DVM, MS, Dipl. ACVS, Dipl. ACVSMR
Dr. Tracy Turner received his DVM degree from Colorado State University in 1978, after which he was able to pursue his interest in equine medicine and surgery. He is board certified in Veterinary Surgery (Dipl.ACVS) and Equine Sports Medicine and Rehabilitation (Dipl.ACVSMR). He served on the faculty of the University of Illinois, University of Florida and the University of Minnesota. He joined Anoka Equine Clinic in 2004 and started his own practice in 2016 dedicated strictly to Sports Medicine, Lameness, and Surgery.
Dr. Turner has consulted for the USDA Horse Protection, Federation Equestre Internationale (FEI) and United States Equestrian Federation. Dr. Turner has had the privilege of working at 4 Pan America Games, 3 Olympic Games and at 2 World Equestrian Games.
Dr. Turner is a member of the American Veterinary Medical Association (AVMA), the American Association of Equine Practioners (AAEP), the Minnesota Association of Equine Practitioners (MAEP), the American Farrier’s Association (AFA), the American Association of Professional Farriers and the Minnesota Farrier’s Association (MnFA). Dr. Turner has served as chairman of the AAEP’s Farrier Liaison Committee and has served on the AAEP Foundation Advisory Council, the Education committee and served on the AAEP Board of Directors. He is a past president of the MAEP.
Dr. Turner has been active in the horse community.

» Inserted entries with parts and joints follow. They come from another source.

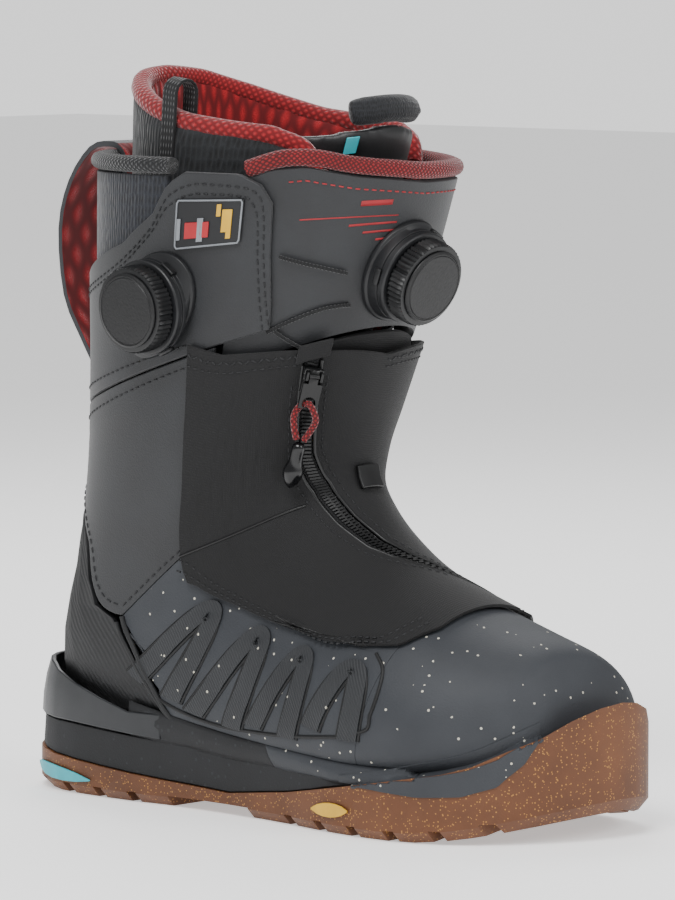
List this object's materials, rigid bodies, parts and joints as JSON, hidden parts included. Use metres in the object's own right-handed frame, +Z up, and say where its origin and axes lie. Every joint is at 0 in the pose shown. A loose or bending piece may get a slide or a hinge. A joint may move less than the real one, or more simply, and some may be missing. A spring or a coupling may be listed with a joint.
{
  "type": "snowboard boot",
  "caption": "Soft snowboard boot with a rubber toe and heel, a zipped gaiter over the instep, side and front lacing dials, a rear pull strap and a padded removable-style liner.",
  "frame": {"origin": "centre of the boot's box in plan, on the ground under the outsole", "axes": "+X towards the toe, +Y towards the inner side of the foot, +Z up the shaft"},
  "size_m": [0.297, 0.142, 0.3029],
  "materials": {
    "gum_rubber": "moulded gum-brown outsole rubber with gold flecks",
    "midsole_foam": "moulded dark grey foam with engraved waves",
    "lasting_board_fibre": "pressed fibre board, hidden under the liner",
    "grey_rubber": "moulded mid grey rubber with pale flecks and raised ribs",
    "counter_rubber": "ribbed dark heel counter rubber",
    "clip_plastic": "smooth grey moulded heel clip",
    "grey_leather": "matte dark grey synthetic leather, double stitched",
    "navy_mesh": "dark navy-grey knitted mesh",
    "rope_knit": "dark knitted rope binding",
    "red_knit": "red knitted binding and cord",
    "softshell": "black softshell cloth",
    "black_plastic": "black moulded plastic",
    "sleeve_plastic": "glossy black shrink sleeve",
    "badge_rubber": "moulded grey badge with red and yellow bars",
    "dial_plastic": "black glass-filled nylon",
    "dial_cap_plastic": "black finely textured cap",
    "spool_plastic": "dark grey acetal, hidden",
    "lace_braid": "thin braided black lace",
    "guide_plastic": "dark grey lace guide",
    "strap_leather": "grey synthetic leather strap, red inside",
    "liner_mesh": "black spacer mesh liner with red fleece lining",
    "tongue_leather": "black smooth synthetic leather",
    "pad_mesh": "black fine mesh pad",
    "loop_webbing": "black ribbed webbing",
    "tag_cloth": "turquoise woven tag",
    "footbed_foam": "cloth-topped foam footbed",
    "insert_rubber": "turquoise rubber insert",
    "lozenge_rubber": "yellow rubber lozenge"
  },
  "bodies": {
    "boot": {"outsole": "gum_rubber", "midsole": "midsole_foam", "lasting_board": "lasting_board_fibre", "rubber_lower": "grey_rubber", "heel_counter": "counter_rubber", "heel_clip": "clip_plastic", "quarter_lateral": "grey_leather", "quarter_medial": "grey_leather", "cuff_lateral": "grey_leather", "cuff_medial": "grey_leather", "mesh_gore": "navy_mesh", "collar_binding": "rope_knit", "front_binding": "red_knit", "instep_tongue": "softshell", "gaiter_lateral": "softshell", "gaiter_medial": "softshell", "zip_chain": "black_plastic", "zip_garage": "black_plastic", "gaiter_hook": "black_plastic", "side_badge": "badge_rubber", "lace_upper": "lace_braid", "lace_lower": "lace_braid", "lace_instep": "lace_braid", "lace_guide_lateral": "guide_plastic", "lace_guide_medial": "guide_plastic", "rear_strap": "strap_leather", "liner_foot": "liner_mesh", "liner_cuff": "liner_mesh", "liner_tongue": "tongue_leather", "tongue_pad": "pad_mesh", "liner_loop": "loop_webbing", "liner_tag": "tag_cloth", "footbed": "footbed_foam", "heel_insert": "insert_rubber", "sole_badge": "lozenge_rubber", "side_dial_base": "dial_plastic", "front_dial_base": "dial_plastic"},
    "side_carriage": {"side_dial_bushing": "spool_plastic"},
    "side_grip": {"side_dial_knob": "dial_plastic", "side_dial_cap": "dial_cap_plastic"},
    "side_spool": {"side_dial_spool": "spool_plastic"},
    "front_carriage": {"front_dial_bushing": "spool_plastic"},
    "front_grip": {"front_dial_knob": "dial_plastic", "front_dial_cap": "dial_cap_plastic"},
    "front_spool": {"front_dial_spool": "spool_plastic"},
    "slider": {"zip_slider": "black_plastic"},
    "zip_pull": {"zip_tab": "black_plastic", "pull_cord": "red_knit", "pull_sleeve": "sleeve_plastic"}
  },
  "joints": [
    {"name": "side_dial_pull", "type": "slide", "parent": "boot", "child": "side_carriage", "axis": [-0.0107, -0.9958, -0.0908], "range_m": [0, 0.003]},
    {"name": "side_dial_turn", "type": "hinge", "parent": "side_carriage", "child": "side_grip", "pos_m": [-0.03913, -0.05976, 0.20903], "axis": [-0.0107, -0.9958, -0.0908], "continuous": true},
    {"name": "side_spool_turn", "type": "hinge", "parent": "boot", "child": "side_spool", "pos_m": [-0.03913, -0.05976, 0.20903], "axis": [-0.0107, -0.9958, -0.0908], "continuous": true},
    {"name": "front_dial_pull", "type": "slide", "parent": "boot", "child": "front_carriage", "axis": [0.9427, -0.0169, -0.3331], "range_m": [0, 0.003]},
    {"name": "front_dial_turn", "type": "hinge", "parent": "front_carriage", "child": "front_grip", "pos_m": [0.05143, 0.00709, 0.22159], "axis": [0.9427, -0.0169, -0.3331], "continuous": true},
    {"name": "front_spool_turn", "type": "hinge", "parent": "boot", "child": "front_spool", "pos_m": [0.05143, 0.00709, 0.22159], "axis": [0.9427, -0.0169, -0.3331], "continuous": true},
    {"name": "zip_slide", "type": "slide", "parent": "boot", "child": "slider", "axis": [-0.3475, 0.0669, -0.9353], "range_m": [0, 0.028]},
    {"name": "zip_pull_swing", "type": "hinge", "parent": "slider", "child": "zip_pull", "pos_m": [0.02566, -0.02675, 0.18221], "axis": [-0.5442, -0.8267, 0.1431], "range_deg": [0, 40]}
  ],
  "couplings": [
    {"joint": "side_spool_turn", "follows": "side_dial_turn", "ratio": 1},
    {"joint": "front_spool_turn", "follows": "front_dial_turn", "ratio": 1},
    {"joint": "zip_pull_swing", "follows": "zip_slide", "rad_per_m": 24.9}
  ]
}
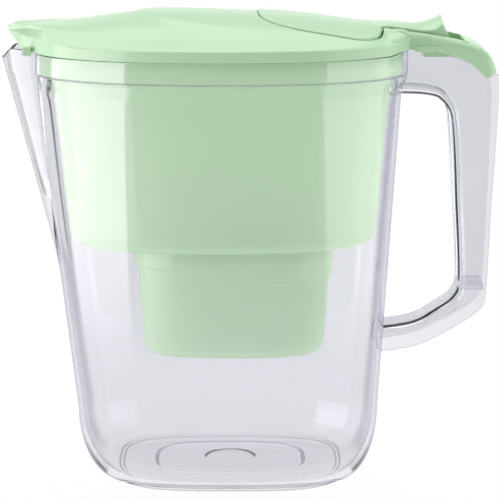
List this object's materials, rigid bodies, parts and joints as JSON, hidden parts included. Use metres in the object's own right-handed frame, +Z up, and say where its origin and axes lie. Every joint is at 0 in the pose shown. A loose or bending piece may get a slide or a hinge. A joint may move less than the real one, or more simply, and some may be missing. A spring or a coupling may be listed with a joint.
{
  "type": "water filter pitcher",
  "caption": "Clear jug with a channel handle and pouring spout, a tinted funnel hanging in its collar, a filter cartridge in the funnel's cup, and a lid with a rocking fill flap.",
  "frame": {"origin": "on the table under the middle of the whole object's box, with the foot ring at Z = 0", "axes": "+X from the spout to the handle, +Y from the pictured front to the back, +Z up"},
  "size_m": [0.2646, 0.1268, 0.2561],
  "materials": {
    "clear_jug": "clear polished plastic",
    "tinted_funnel": "see-through green-tinted plastic",
    "mint_lid": "glossy mint plastic",
    "mint_flap": "glossy mint plastic",
    "white_cartridge": "satin white plastic",
    "seal_rubber": "soft pale sealing ring",
    "screen_mesh": "fine woven plastic mesh",
    "dark_granules": "packed dark granules"
  },
  "bodies": {
    "jug": {"jug_body": "clear_jug", "jug_handle": "clear_jug"},
    "funnel": {"funnel": "tinted_funnel"},
    "lid": {"lid": "mint_lid"},
    "flap": {"fill_flap": "mint_flap"},
    "cartridge": {"cartridge_shell": "white_cartridge", "cartridge_cap": "white_cartridge", "cartridge_seal": "seal_rubber", "inlet_screen": "screen_mesh", "outlet_screen": "screen_mesh", "filter_media": "dark_granules"}
  },
  "joints": [
    {"name": "funnel_lift", "type": "slide", "parent": "jug", "child": "funnel", "axis": [0, 0, 1], "range_m": [0, 0.175]},
    {"name": "lid_lift", "type": "slide", "parent": "funnel", "child": "lid", "axis": [0, 0, 1], "range_m": [0, 0.06]},
    {"name": "flap_hinge", "type": "hinge", "parent": "lid", "child": "flap", "pos_m": [0.07995, 0, 0.2445], "axis": [0, 1, 0], "range_deg": [0, 15]},
    {"name": "cartridge_lift", "type": "slide", "parent": "funnel", "child": "cartridge", "axis": [0, 0, 1], "range_m": [0, 0.065]}
  ]
}
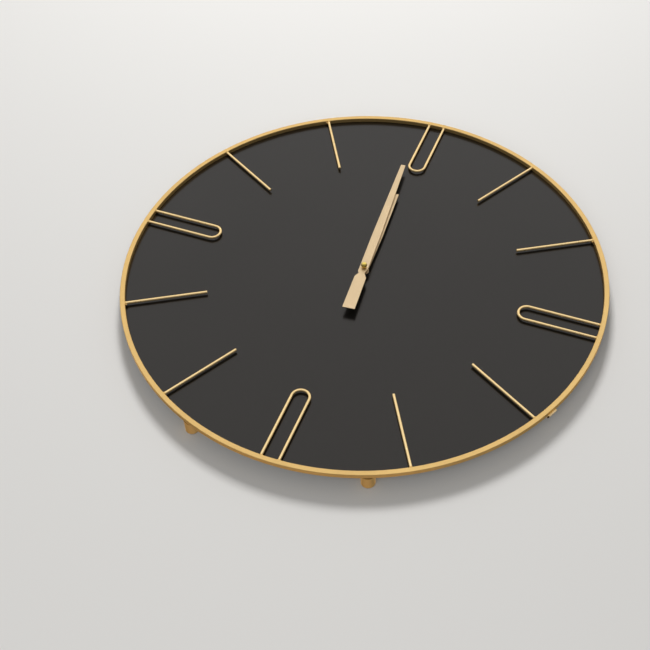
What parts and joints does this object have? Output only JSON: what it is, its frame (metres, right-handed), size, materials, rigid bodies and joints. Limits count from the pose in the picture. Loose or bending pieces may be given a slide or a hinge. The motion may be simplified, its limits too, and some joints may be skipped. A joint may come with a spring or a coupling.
{
  "type": "round wall clock",
  "caption": "Round wall clock: dark dial sheet in a slim gold metal hoop with wire hour marks, straight hands, stand-off feet, keyhole hanger and a battery quartz movement.",
  "frame": {"origin": "where the wall screw rests, at the top of the hanger's slot, on the wall plane", "axes": "+Z towards 12 o'clock (up), +X towards 3 o'clock seen from the front, +Y into the wall; the face looks along -Y"},
  "size_m": [0.6, 0.038, 0.6],
  "materials": {
    "gold_paint": "satin metallic gold",
    "dial_black": "fine matte powder coat",
    "hand_gold": "satin champagne gold",
    "polished_brass": "polished",
    "brass": "satin",
    "steel": "zinc plated",
    "black_metal": "black oxide",
    "case_plastic": "fine texture",
    "gear_plastic": "moulded",
    "rubber": "matte",
    "board": "coated laminate",
    "copper": "enamelled copper wire",
    "magnet": "sintered",
    "battery_sleeve": "plain printed-free sleeve"
  },
  "bodies": {
    "clock_frame": {"rim_ring": "gold_paint", "hour_bar_1": "gold_paint", "hour_bar_2": "gold_paint", "hour_bar_4": "gold_paint", "hour_bar_5": "gold_paint", "hour_bar_7": "gold_paint", "hour_bar_8": "gold_paint", "hour_bar_10": "gold_paint", "hour_bar_11": "gold_paint", "hour_loop_12": "gold_paint", "hour_loop_3": "gold_paint", "hour_loop_6": "gold_paint", "hour_loop_9": "gold_paint", "dial_disc": "dial_black", "rim_screws": "steel", "weld_studs": "steel", "foot_left": "gold_paint", "foot_right": "gold_paint", "foot_pad_left": "rubber", "foot_pad_right": "rubber", "hanger_strap": "steel", "hanger_nuts": "steel", "movement_case": "case_plastic", "movement_cover": "case_plastic", "dial_gasket": "rubber", "threaded_bushing": "brass", "bushing_washer": "black_metal", "bushing_nut": "black_metal", "train_plate": "gear_plastic", "train_screws": "steel", "circuit_board": "board", "timer_chip": "case_plastic", "quartz_crystal": "steel", "coil": "copper", "stator": "steel", "battery_spring": "steel", "battery_contact": "steel"},
    "minute_body": {"minute_arbor": "brass", "clutch_spring": "steel", "minute_collet": "brass", "minute_hand": "hand_gold", "cap_nut": "polished_brass"},
    "hour_body": {"hour_wheel": "gear_plastic", "hour_collet": "brass", "hour_hand": "hand_gold"},
    "motion_wheel": {"minute_wheel": "gear_plastic"},
    "setting_knob": {"setting_knob": "case_plastic"},
    "drive_rotor": {"rotor": "magnet"},
    "drive_step": {"step_wheel": "gear_plastic"},
    "drive_fourth": {"fourth_wheel": "gear_plastic"},
    "drive_third": {"third_wheel": "gear_plastic"},
    "drive_centre": {"centre_wheel": "gear_plastic"},
    "battery": {"battery": "battery_sleeve"}
  },
  "joints": [
    {"name": "minute_turn", "type": "hinge", "parent": "clock_frame", "child": "minute_body", "pos_m": [0, -0.0303, -0.232], "axis": [0, 1, 0], "continuous": true},
    {"name": "hour_turn", "type": "hinge", "parent": "clock_frame", "child": "hour_body", "pos_m": [0, -0.0269, -0.232], "axis": [0, 1, 0], "continuous": true},
    {"name": "minute_wheel_turn", "type": "hinge", "parent": "clock_frame", "child": "motion_wheel", "pos_m": [-0.00779, -0.012, -0.2275], "axis": [0, 1, 0], "continuous": true},
    {"name": "knob_turn", "type": "hinge", "parent": "clock_frame", "child": "setting_knob", "pos_m": [-0.01559, -0.012, -0.223], "axis": [0, 1, 0], "continuous": true},
    {"name": "rotor_turn", "type": "hinge", "parent": "clock_frame", "child": "drive_rotor", "pos_m": [0.00339, -0.012, -0.21242], "axis": [0, 1, 0], "continuous": true},
    {"name": "step_turn", "type": "hinge", "parent": "clock_frame", "child": "drive_step", "pos_m": [0.00436, -0.012, -0.21793], "axis": [0, 1, 0], "continuous": true},
    {"name": "fourth_turn", "type": "hinge", "parent": "clock_frame", "child": "drive_fourth", "pos_m": [0.00955, -0.012, -0.22093], "axis": [0, 1, 0], "continuous": true},
    {"name": "third_turn", "type": "hinge", "parent": "clock_frame", "child": "drive_third", "pos_m": [0.00779, -0.012, -0.2275], "axis": [0, 1, 0], "continuous": true},
    {"name": "centre_turn", "type": "hinge", "parent": "clock_frame", "child": "drive_centre", "pos_m": [0, -0.012, -0.232], "axis": [0, 1, 0], "continuous": true},
    {"name": "battery_out", "type": "slide", "parent": "clock_frame", "child": "battery", "axis": [0, 1, 0], "range_m": [0, 0.025]}
  ],
  "couplings": [
    {"joint": "hour_turn", "follows": "minute_turn", "ratio": 0.083333},
    {"joint": "minute_wheel_turn", "follows": "minute_turn", "ratio": -0.33333},
    {"joint": "knob_turn", "follows": "minute_turn", "ratio": 1},
    {"joint": "step_turn", "follows": "rotor_turn", "ratio": -0.16667},
    {"joint": "fourth_turn", "follows": "rotor_turn", "ratio": 0.033333},
    {"joint": "third_turn", "follows": "rotor_turn", "ratio": -0.0044444},
    {"joint": "centre_turn", "follows": "rotor_turn", "ratio": 0.00055556}
  ]
}
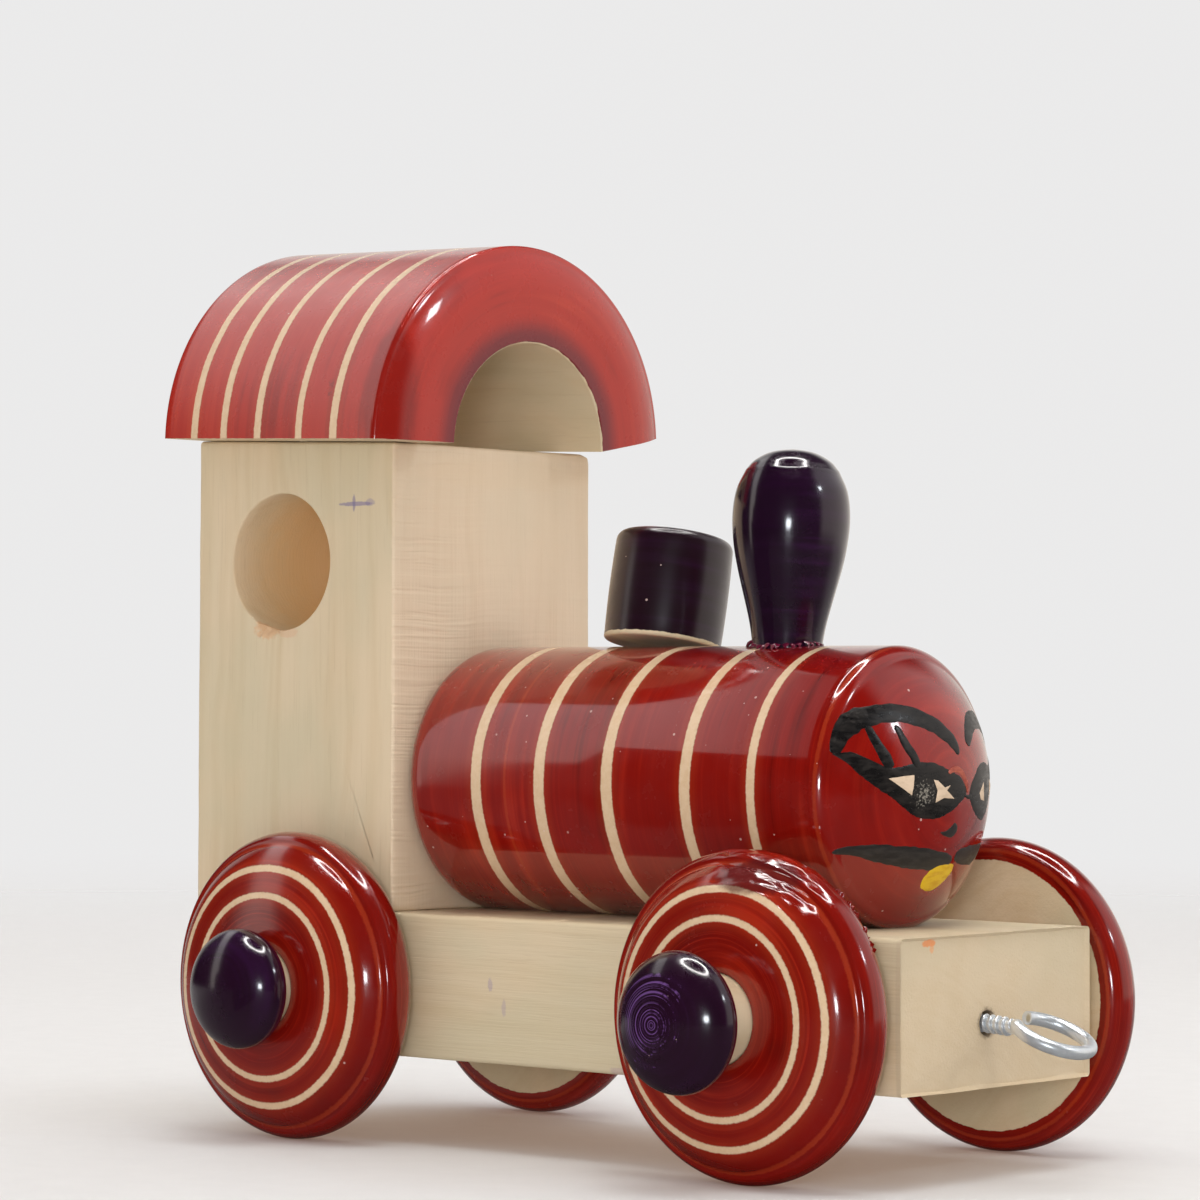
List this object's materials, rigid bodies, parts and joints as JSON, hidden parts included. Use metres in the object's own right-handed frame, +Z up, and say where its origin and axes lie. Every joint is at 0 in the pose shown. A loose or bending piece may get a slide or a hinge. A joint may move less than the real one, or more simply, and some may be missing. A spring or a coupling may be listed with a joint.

He served 2 terms on the Board of Directors of the Central States Dressage and Combined Training Association. He has served on the Board of Directors of the Minnesota Horse Council since 2002 and is presently serving his seventh term as President.
Dr. Tracy Turner has been appointed the 2023 vice president of the American Association of Equine Practitioners (AAEP). He will be installed during the November 21st President’s Luncheon at the AAEP’s 68th Annual Convention in San Antonio, Texas, and will assume the role of AAEP president in 2025.